God began to bless! Joined by W. H. Lyons, Brother Solomon conducted two revivals. Thirty were baptized and twenty received the Holy Ghost. The Solomon’s second daughter, Ada Mae, was born in Tarzan.
But the Lord pulled the reins again, this time leading them to Odessa, Texas. Brother Solomon began an open–air revival a short block from the main street. He utilized the long front porch of a vacant house for a rostrum, placing seats out front. Great crowds flocked to this meeting. Cars jammed the front and lined up for several blocks around. A cowboy led the Holy Ghost roundup. Brother Callis worked on a ranch near Odessa, and he and his wife ran to the altar and were both filled with the Spirit. This began the First Pentecostal Church of Odessa.
Sister Solomon received the Holy Spirit, and Brother Solomon baptized her in Jesus’ name. Their third child, Jerry, was born in nearby Pioneer. A small building housed the first congregation in 1937 under Brother Solomon’s leadership.
A neighboring town about the same size, Wink, needed the gospel. For five dollars a month they rented a store. One room in the back was the Solomons’ living quarters. Fire gutted a theater, so they obtained the blackened seats and cleaned them up. By spring Sunday school reached seventy.

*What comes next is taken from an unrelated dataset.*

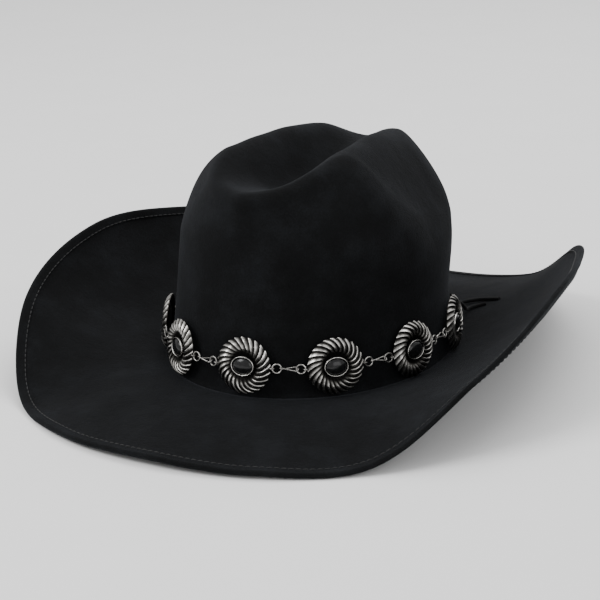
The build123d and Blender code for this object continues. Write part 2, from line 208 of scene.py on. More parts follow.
def crown_distance(x, y, z, inset, rounding):
    """About how far a point lies outside the crown set in by the inset; below 0 is inside."""
    half_width, half_length, middle = oval_at(z)
    share = np.hypot(x / half_width, (y - middle) / half_length) + 1e-9
    steep = np.hypot(x / half_width**2, (y - middle) / half_length**2) / share + 1e-9
    wall = (share - 1) / steep + inset + softness(x, y - middle, z)
    step = 1.0 * MM
    rise_x = (crown_top(x + step, y) - crown_top(x - step, y)) / (2 * step)
    rise_y = (crown_top(x, y + step) - crown_top(x, y - step)) / (2 * step)
    top = (z - crown_top(x, y)) / np.sqrt(1 + rise_x**2 + rise_y**2) + inset
    both = np.hypot(np.maximum(rounding + wall, 0), np.maximum(rounding + top, 0))
    return np.minimum(-rounding, np.maximum(wall, top)) + both


def crown_skin(inset, rounding, floor, directions=288, low_rows=34, high_rows=96):
    """Rows of points up the crown's surface, from the floor to the middle of the top."""
    turn = np.linspace(0, 2 * pi, directions, endpoint=False)[None, :]
    column = np.linspace(floor, CROWN_HEART, low_rows, endpoint=False)
    heights = np.concatenate([column, np.full(high_rows, CROWN_HEART)])
    climbs = np.concatenate([np.zeros(low_rows), np.linspace(0, LAST_CLIMB, high_rows)])
    start = heights[:, None]
    climb = climbs[:, None]
    middle = oval_at(start)[2]
    near = np.zeros((len(heights), directions))
    far = np.full_like(near, RAY_REACH)

    def at(reach):
        across = reach * np.cos(climb)
        return across * np.sin(turn), middle - across * np.cos(turn), start + reach * np.sin(climb)

    for _ in range(RAY_HALVINGS):
        half = (near + far) / 2
        inside = crown_distance(*at(half), inset, rounding) < 0
        near = np.where(inside, half, near)
        far = np.where(inside, far, half)
    return np.stack(at((near + far) / 2), -1)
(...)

Wink needed a revival. Steve Odum was contacted but delayed for a week, so Brother Solomon started by himself. By the time the evangelist arrived, the revival blazes burned brightly. About thirty were baptized and twenty received the Spirit. Out on a lease sat a pump house destined to be a church. They purchased it and moved it along with a small donated building that became the parsonage.
The Lord still beckoned westward, but like Jonah, Brother Solomon went another way. After a few months of reverses, he obeyed the call to Hobbs, New Mexico.

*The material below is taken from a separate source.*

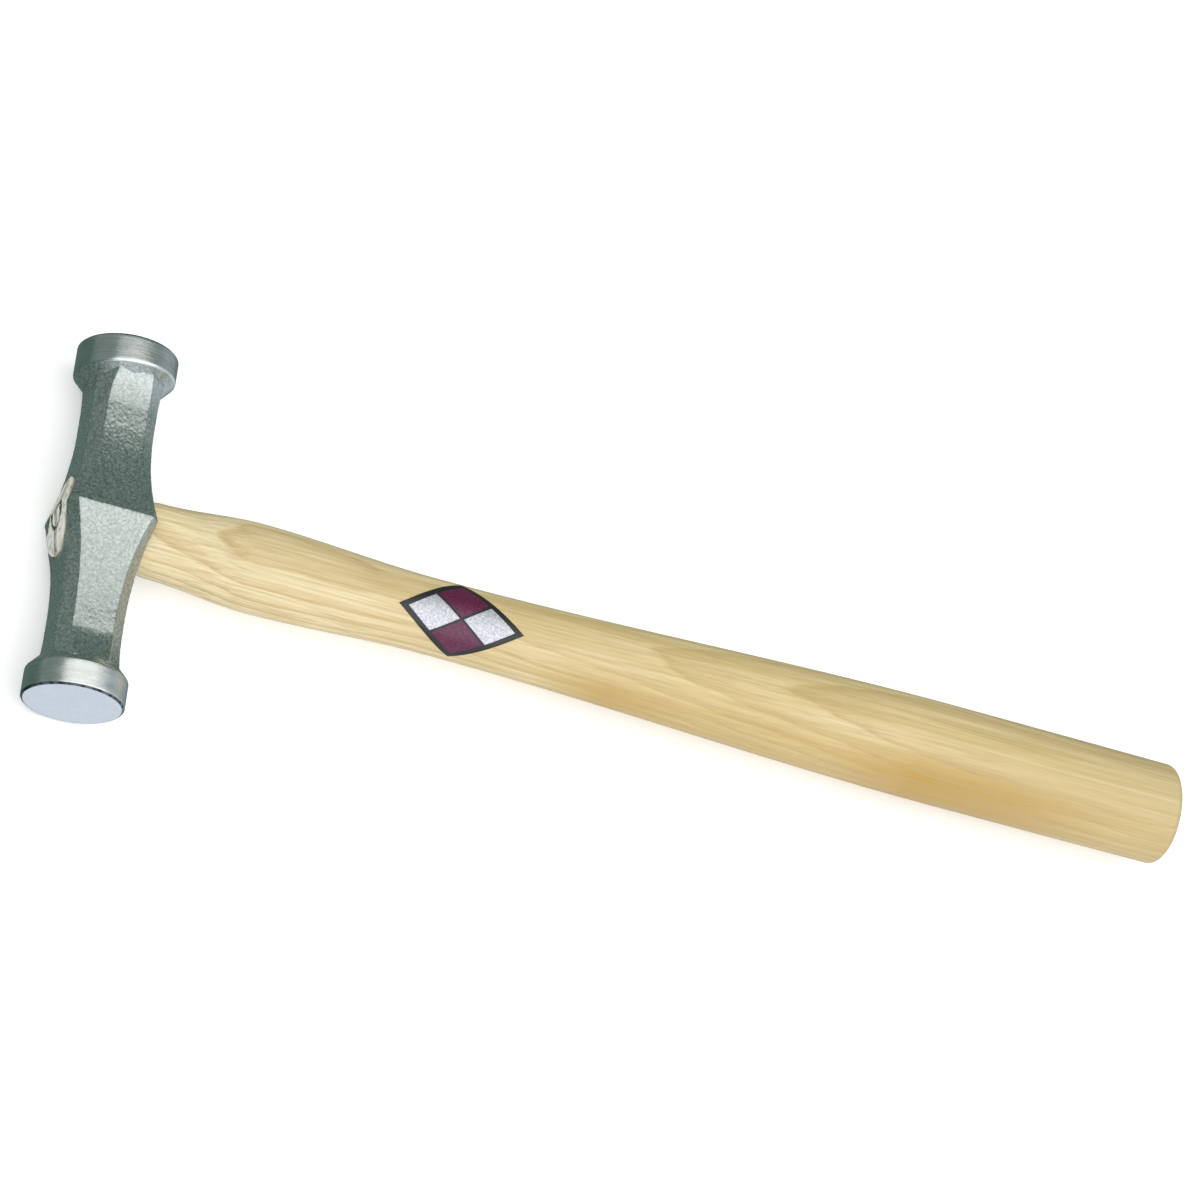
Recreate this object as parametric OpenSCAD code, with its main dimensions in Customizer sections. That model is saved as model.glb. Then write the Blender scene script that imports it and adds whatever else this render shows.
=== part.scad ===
// Double-faced planishing hammer, lying on its side on a flat surface.
// The origin is on that surface, under the middle of the hammer's box.
// +X runs along the handle from head to butt, +Y along the head to its domed face, and +Z is up.

/* [Hammer] */
// Length from the crest of the head's front to the end of the handle
overall_l = 331; // [250:1:400]

/* [Head] */
// Length of the head over its two faces
head_l = 101.2; // [84:0.2:124]
// Diameter of the two striking faces
face_d = 27; // [24:0.5:32]
// Width of the ground band round each face
band_w = 7.4; // [4:0.1:10]
// Height of the cone behind each band
shoulder_h = 3.8; // [2:0.1:4.5]
// Length of the cone behind each band
shoulder_l = 4.4; // [2:0.1:6]
// Width of the small bevel that breaks the edge of each face
edge_bevel = 0.5; // [0.3:0.1:1]
// Radius of the crown on the domed face
dome_r = 95; // [60:1:200]
// Width over the crests at the eye, along the handle
crest_w = 24.4; // [23:0.1:30]
// Thickness over the crests beside the eye, across the handle
crest_t = 25.6; // [22.5:0.1:32]
// Leg of the corner facets at the crests
crest_chamfer = 2; // [1:0.1:3.5]
// Distance of the crests from the middle of the eye, towards the domed face
crest_y = 1; // [-2:0.1:2]
// Width of the two necks, along the handle
neck_w = 17.8; // [14:0.1:22.5]
// Thickness of the two necks, across the handle
neck_t = 17.6; // [14:0.1:22.5]
// Leg of the corner facets at the necks
neck_chamfer = 3.4; // [2.5:0.1:4.5]
// How much wider than its neck the flare ends, along the handle
flare_rise_w = 0.4; // [0.2:0.1:4]
// How much thicker than its neck the flare ends, across the handle
flare_rise_t = 5.4; // [1:0.1:6]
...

A four-week tent revival left ten people wanting to be baptized. Brother Solomon drove about the area looking for water, espying a ranch house with an earthen tank (reservoir) by a windmill. An ideal place! He asked permission to use the tank. The owner quickly agreed-before asking what church. When he found out, he ran into the house, got his Bible, and began to refute baptism in Jesus’ name. Brother Solomon took the man’s Bible and read the truth to him. Angrily the man asked Brother Solomon to meet his elder. The preacher came over late that evening. It was the same man who had earlier challenged Brother Solomon to a debate! Brother Solomon accepted and, helped by the Lord, expounded the Word for a whole week. But they had to find another place to baptize!
In one year they had a debt-free church and parsonage. Later A. H. Browning built a brick church.

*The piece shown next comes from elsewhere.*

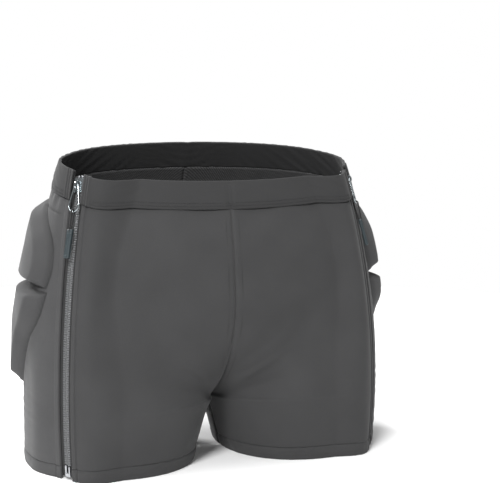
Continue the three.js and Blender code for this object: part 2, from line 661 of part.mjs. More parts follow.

After the assignment in the west was completed in 1939, the Solomon family moved to Rising Star, Texas, to put the children in school while Brother Solomon evangelized. That winter he preached for V. A. Guidroz at Pelly, now known as Baytown. Then he went on to the church pastored by O. F. Fauss.
While he was there tragedy struck at home. While playing two-year-old Floyd Daniel was burned. The Lord forewarned Brother Solomon in a dream and he started home Monday. The child only lived a short time.
Sorely tempted to give up the ministry, the Solomons reconsecrated and sought God’s will, preaching here and there. In many towns he was the first to preach the Oneness message.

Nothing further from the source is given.